As a skater-owned and operated nonprofit, team members attend an average of four practices per week and manage league support systems. Everyone serves on a committee: game production, finances, sponsorship, community outreach and training. Jamie  served as team captain four times and continues to work on committees for the league. “The leadership skills you pick up working on any of these committees and the resulting boost in confidence are so valuable in the workplace,” she says.

Roller derby has been back in Pittsburgh since 2006. Steel Hurtin’ is ranked No. 25 out of 159 teams in the North America East Division.

“In contract negotiations, I’m much more firm and assertive, which has really helped my career. Being in roller derby helped me develop that confidence,” she says. The solid friendships formed through the seasons are priceless, she adds. “These are my best friends. We go into battle together.”

Fiercely competitive and physical, these players hit their opponents hard. But when the game’s over, it’s time to party. No matter who wins, they leave it on the track, and join forces to celebrate. “In roller derby, you can be completely yourself, no matter your size, your age, or your sexual identity,” says teammate Maryane Kimbler, a.k.a. Riley Rinkrash, explaining why derby has been her jam for five years. “This sport is so different than the others by how accepting it is of so many different body types, and that anyone can succeed in its many positions.”

Even someone who may be small in stature but strong enough to get through the gaps and speed away. “Every body has its gift,” says Jamie. “I keep surprising myself with the things I can do.”

Roller Derby: The Set-Up

Roller Derby: The History

Roller derby debuted in Chicago in August of 1935 as a livelier alternative to the walk and dance marathons of the Depression.  Created by film promoter Leo Seltzer, the concept of “Transcontinental Derby” was a days-long marathon: one man and one woman per team, 57,000 laps or 3,000 miles in an imaginary Los Angeles to New York race. It took about three weeks to complete one race.
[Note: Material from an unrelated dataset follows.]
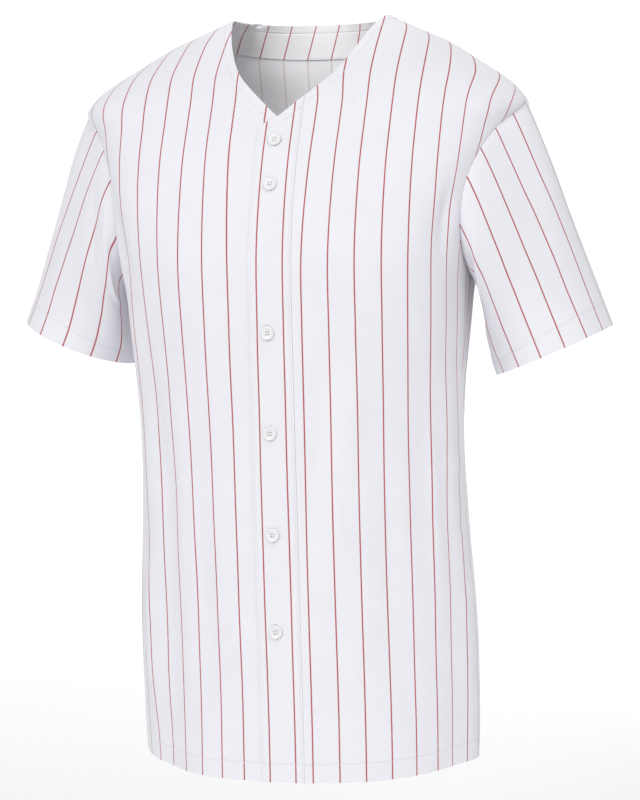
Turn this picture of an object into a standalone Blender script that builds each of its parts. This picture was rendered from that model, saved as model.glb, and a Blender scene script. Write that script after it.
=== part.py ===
"""A short-sleeved baseball jersey with a full button front, filled out as if worn, in metres.

+Z is up and the front faces -Y, so +X is the wearer's left. The origin is the middle of the
neck opening, level with the points where the shoulder seams meet the neck edge.

A place on the body is given by its angle round the torso (0 at the centre front, 90 at the
wearer's left side, 180 at the centre back, negative on the wearer's right) and its height.
"""

import math

import bmesh
import bpy
import numpy as np
from mathutils import Matrix

# Cloth
CLOTH = 0.0015
HEM_CLOTH = 0.0023
FACING_CLOTH = 0.0010
SEAM_GAP = 0.0003
HEM_DEPTH = 0.019

# Lengths of the garment, from the neck points down
TIP_Z = -0.096
UNDERARM_Z = -0.266
HEM_Z = -0.771
SIDE_HEM_RISE = 0.016
SIDE_HEM_SHAPE = 4

# The button band of the wearer's left front, over the edge of the right front
BAND_EDGE_X = -0.0185
BAND_SEAM_X = 0.0240
UNDER_EDGE_X = 0.0200
BAND_CLOTH = 0.0020
BAND_SETTLE = 0.035
LAP_GAP = 0.0005

# Armhole: how far its front and back edges swing in from the side of the torso
ARMHOLE_FRONT_SWING = 24.0
ARMHOLE_BACK_SWING = 30.0
ARMHOLE_SHAPE = 1.3

# Sleeves. The wearer's left cuff hangs a little lower than the right one
CUFF_X = 0.2515
CUFF_Y = 0.0105
CUFF_Z = {1: -0.3435, -1: -0.3305}
CUFF_HALF_WIDTH = 0.0635
CUFF_HALF_DEPTH = 0.0690
CUFF_TILT = 0.0085
SLEEVE_LEAN = 22.5
CAP_SPREAD = 0.12
CAP_SPREAD_SWING = -0.10

# Back neck facing, its depth at the centre back and how far its ends reach down the shoulders
FACING_DEPTH = 0.035
FACING_END_DROP = 0.0125
FACING_SHAPE = 1.6

# Buttons
BUTTON_RADIUS = 0.0068
BUTTON_THICK = 0.0026
BUTTON_RIM = 0.0012
BUTTON_DISH = 0.0005
BUTTON_Z = (-0.1425, -0.1865, -0.330, -0.427, -0.526, -0.621)

# Colours
KNIT_COLOUR = (0.86, 0.86, 0.90)
FACING_COLOUR = (0.80, 0.78, 0.80)
PLASTIC_COLOUR = (0.88, 0.88, 0.88)
KNIT_ROUGHNESS = 0.85
PLASTIC_ROUGHNESS = 0.35

# Mesh
LOWER_ROWS = 18
UPPER_ROWS = 12
NECK_ROWS = 4
FRONT_COLUMNS = 14
BACK_COLUMNS = 14
BAND_COLUMNS = 3
BAND_TOP_ROOM = 0.012
SLEEVE_ROWS = 8
FACING_ROWS = 2
BUTTON_SIDES = 20
LINE_SAMPLES = 25
NECK_SAMPLES = 60
ANGLE_SAMPLES = 361
MERGE_WITHIN = 1e-6
SHARP_FROM = 40.0
ANGLE_STEP = 1e-3
HEIGHT_STEP = 1e-4

# Horizontal sections of the torso, from the neck points down to the hem
SECTIONS = {
    "z": (0.0, -0.017, -0.027, -0.049, -0.078, -0.096, -0.124, -0.154, -0.194,
          -0.254, -0.324, -0.404, -0.504, -0.604, -0.704, -0.804),
    "half_width": (0.0815, 0.118, 0.140, 0.176, 0.217, 0.2295, 0.213, 0.201, 0.1895,
                   0.1775, 0.1710, 0.1665, 0.1685, 0.1750, 0.1765, 0.1730),
    "front": (0.030, 0.048, 0.056, 0.072, 0.088, 0.094, 0.099, 0.104, 0.109,
              0.118, 0.121, 0.122, 0.123, 0.127, 0.129, 0.131),
    "back": (0.060, 0.066, 0.071, 0.081, 0.097, 0.107, 0.121, 0.132, 0.140,
             0.150, 0.156, 0.157, 0.150, 0.141, 0.134, 0.132),
    "centre_y": (0.0, -0.003, -0.006, -0.012, -0.020, -0.026, -0.036, -0.046, -0.055,
                 -0.058, -0.051, -0.042, -0.032, -0.015, 0.0, 0.010),
    "front_square": (0.0, 0.0, 0.0, 0.005, 0.020, 0.030, 0.040, 0.050, 0.055,
                     0.048, 0.025, 0.005, -0.010, -0.015, -0.015, -0.015),
    "back_square": (0.0, 0.0, 0.010, 0.020, 0.045, 0.060, 0.085, 0.095, 0.095,
                    0.075, 0.045, 0.020, 0.0, 0.0, 0.0, 0.0),
}

# Front neck edge from past the centre front, up to the neck point
NECK_EDGE = {
    "x": (-0.020, 0.0, 0.0165, 0.0335, 0.0500, 0.0640, 0.0755, 0.0815),
    "z": (-0.1285, -0.1175, -0.1030, -0.0870, -0.0685, -0.0420, -0.0135, 0.0),
}

# The largest folds: centre line from top to bottom, half width in degrees, height outwards
FOLDS = {
    "angle_top": (-62, -42, 72, 104, 128, 152, 176, -156, -132, -106, -70, 66),
    "z_top": (-0.24, -0.40, -0.34, -0.30, -0.22, -0.34, -0.26, -0.30, -0.24, -0.33, -0.13, -0.13),
    "angle_bottom": (-54, -50, 80, 102, 132, 156, 180, -152, -128, -100, -56, 55),
    "z_bottom": (-0.70, -0.80, -0.80, -0.80, -0.74, -0.80, -0.70, -0.80, -0.76, -0.80, -0.27, -0.25),
    "half_width": (9, 8, 8, 9, 9, 10, 9, 10, 9, 9, 7, 7),
    "height": (0.0035, -0.0030, 0.0035, -0.0050, 0.0080, -0.0060, 0.0070, -0.0065, 0.0075,
               -0.0050, -0.0030, -0.0030),
}
FOLD_FADE = 0.09
FOLD_END_SHARE = 0.5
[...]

Seltzer soon realized the crowd needed more than endless circling around a track to hold interest, so he and sports writer Damon Runyon reimagined roller derby, adding “noise, color and body contact,” and introduced the team and game format: both sexes participating, with the same number of players, and the same track.

CBS began televising matches in 1948. In 1949, Seltzer formed the six-team National Roller Derby League, with five teams on the East Coast and one in Chicago. Rival leagues popped up all over the country as roller derby waxed and waned in popularity from the early ’50s through the early ’70s, until its last hurrah, packing Shea Stadium with 27,000 spectators for the 1973 World Championships.  It was off the air and gone by the end of that year.

Around 2001, a group of Austin, Texas, women reinvented the modern form of roller derby, keeping its rebel core of full-contact sport aggression, adding a punk-rock sensibility with skater names like Joan of Dark and Tequila Mockingbird. New interest brought growing crowds to underground bouts, and two leagues were eventually formed: the Lonestar Rollergirls, which played on a banked track, and the Texas Rollergirls, which played on a flat track.

The internet helped spread the word; new leagues and associations began to multiply, organize competitions, and re-calibrate the rules of the game.  In 2009, Drew Barrymore’s film about roller derby, Whip It, gave its growth another big boost.

Now, roller derby membership tops nearly 2,000 leagues, competing in 60 countries.